Leonardo de Moraes *
Em algum momento da nossa evolução linguística, a palavra preconceito passou a ser usada para todas os contraveses da vida, todas as rejeições que as pessoas sofrem, todos os “nãos” esfregados em suas expressões estéticas ou comportamentais.
No dicionário, preconceito significa: “1. Conceito ou opinião formados antes de ter os conhecimentos necessários sobre um determinado assunto; 2. Opinião ou sentimento desfavorável, concebido antecipadamente ou independente de experiência, ou razão; prevenção”.
Assim, o real preconceito relaciona-se à pressa de julgamento, à desconsideração de valores e motivos que levam algo ou alguém a ser de tal, ou qual jeito e, formular um raso juízo de valor.
Ser preconceituoso significa destratar, excluir, ridicularizar antes de entender razões, caminhadas que levaram alguém a se expressar daquela maneira.
Sendo assim, nem tudo é preconceito. É possível que, infelizmente, você esteja sofrendo rejeição, desdém ou desprezo mesmo… Faz parte da vida não ser gostado, não gostar, mesmo após todos os argumentos intelectuais e emocionais terem sido colocados na mesa. É possível sofrer “pós-conceito” … C’est la vie.
Recentemente, me deparei com uma reportagem em que uma mulher de corpo escultural reclamava: “Sofro preconceito por ser fisiculturista”. Outros dias, outras reportagens: “Sofri preconceito por ser muito tatuado”; “por ser vegano”; “por ser ex-BBB”; “por não levar meus filhos para vacinar”.

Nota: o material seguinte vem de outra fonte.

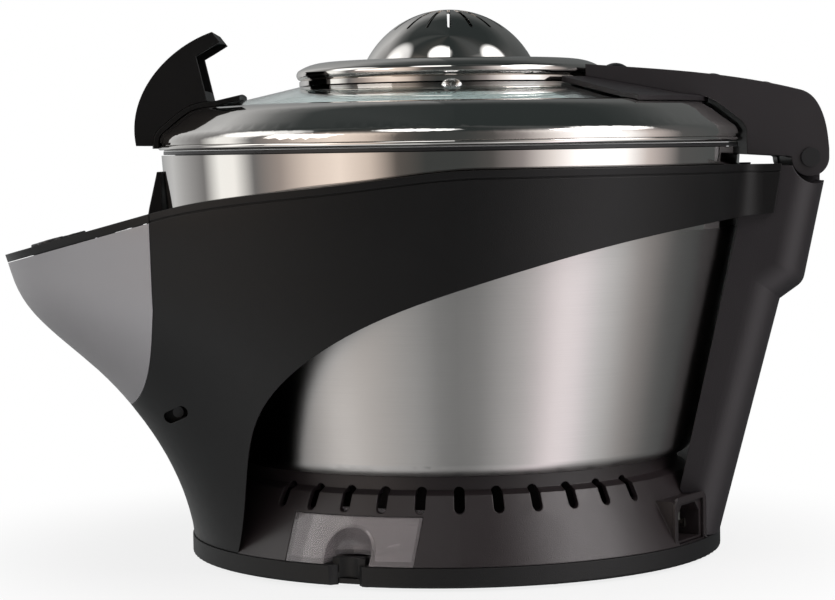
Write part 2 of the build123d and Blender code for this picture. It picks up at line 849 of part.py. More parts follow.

Há real preconceito quando a percepção inicial se desdobra em presunções tomadas por verdadeiras, sem qualquer reflexão sobre o assunto, como “tatuados estão ligados ao crime”, “fisiculturistas usam anabolizantes”, “veganos se alimentam mal”, “ex-BBBs não têm talento”.
Esse tipo de afirmação, revestida de pseudocerteza, caracterizam preconceito, mas não se pode confundir com a “livre manifestação do conceito” – alguns gostos, regras e desejos são pessoais e estão além da linha da condenação, fazem parte da própria expressão de individualidade ou pertencimento de outros grupos.
Não somos todos destinados à suprema popularidade de nossas idiossincrasias. E não vale forçar a porta de entrada da aceitação, tampouco fazer concessões ao gosto alheio – continuemos sendo quem desejamos ser, celebrando nossa liberdade individual.
É importante reservar o uso da palavra “preconceito” para questões mais sérias, inaceitáveis, que separam grupos e semeiam ódios; para questões históricas e étnicas, cuja agressão social a direitos humanos fundamentais leva vidas às sombras e à anulação de suas expressões.
O resto talvez seja simples rejeição – palavra que fere os ouvidos do vaidoso e não garante manchete. Coisas dessa sociedade de espetáculo em que vivemos, na qual o desejo de unanimidade contaminou nossos corações com a busca de um protagonismo irreal que, muitas vezes, não sofre por preconceito, mas pela negativa à sua insaciável busca por aplauso.
* Mestre em direito do Estado, professor de direitos humanos e tabelião. Nas artes, é roteirista, artista visual e autor do romance “Tia Beth”, sobre as dores e perdas da ditadura militar.